Interview: Matt Gray

By Rob Zwetsloot. Posted

Matt Gray has been making for years – both in terms of cool projects and also cool YouTube videos. He’s recently been in the spotlight for a great hack of a Game Boy Camera; however, he deserves a bit more fanfare than that for all he does.

“I’m a Broadcast Engineer by day, but I’ve been making videos on YouTube for over a decade now!” Matt explains to us. “I’ve also helped organise Electromagnetic Field Festival, a non-profit UK camping festival for those with an inquisitive mind or an interest in making things: hackers, artists, geeks, crafters, scientists, and engineers.

“I’ve been making bits and bobs for years, the bigger projects generally being ones that make me laugh: The Webcycle, an exercise bike that only lets you use the internet when you’re pedalling.

“The Freddie Mercury Thermometer, because it seemed like no-one had made that joke yet.

“[And] the Hoverpub, where we converted a small hovercraft into a pub!”

When did you learn about Raspberry Pi?

I found out about Raspberry Pi when it very first came out, and I used the original Raspberry Pi as part of the Freddie Mercury Thermometer.

Where did the Game Boy Camera hack idea come from?

I’ve had my Game Boy Camera since the 1990s: it was my first digital camera, and I love it! It’s a cartridge that goes into the Game Boy like a game, but converts it into a camera. The photos it takes are really low resolution (128 × 112 px) and greyscale but, considering that, I’m always surprised by how clearly the photos can come out

It was only ever designed to take 30 photos, print them using the Game Boy Printer, then delete them to make space for more. But after years in a box, I wanted to use it again, and after some searching online, I found a long-winded way to get photos off the camera around 2013, and was able to start using it again to not only take photos, but also share online.

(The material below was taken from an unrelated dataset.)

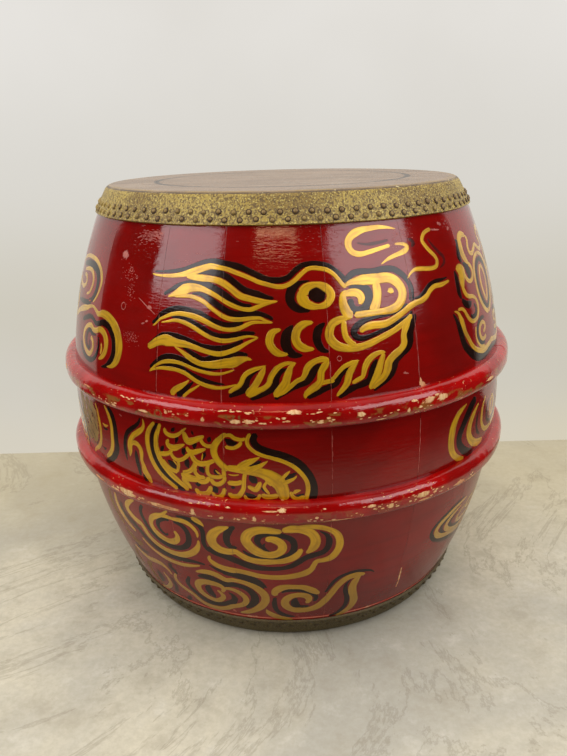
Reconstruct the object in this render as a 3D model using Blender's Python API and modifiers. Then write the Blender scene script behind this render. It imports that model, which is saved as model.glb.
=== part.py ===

Its 30-photo limit was getting annoying after a while, and I didn’t want to also have to lug a laptop and bunch of cables and adapters around with me to be able to clear it off. Then it hit me. A Raspberry Pi Zero is a tiny computer I could take with me… With my newly arrived 3D printer, I could combine [Raspberry] Pi and all the other bits needed into one compact unit to take with me!

How does the Game Boy Camera hack work?

Inside the custom 3D-printed case, there’s a USB Game Boy cartridge reader plugged into a Raspberry Pi Zero W, which are powered by a LiPo battery via an Adafruit MicroLipo charger and a switch. I’ve programmed [this] Raspberry Pi so that when you turn it on with the camera plugged in, it automatically runs the cartridge reader’s software to extract photos from it, and save them onto Raspberry Pi. Then it hosts a WiFi network, so you can connect to it and download the photos from its web page.

For more details and to see it in action, please watch my YouTube video on it.

What else do you vlog about?

This isn’t my first escapade with the Game Boy Camera. A few years ago I worked out how to take colour photos with it, even though it’s only greyscale! And you might know me from my previous project, ‘Will it soft serve?’.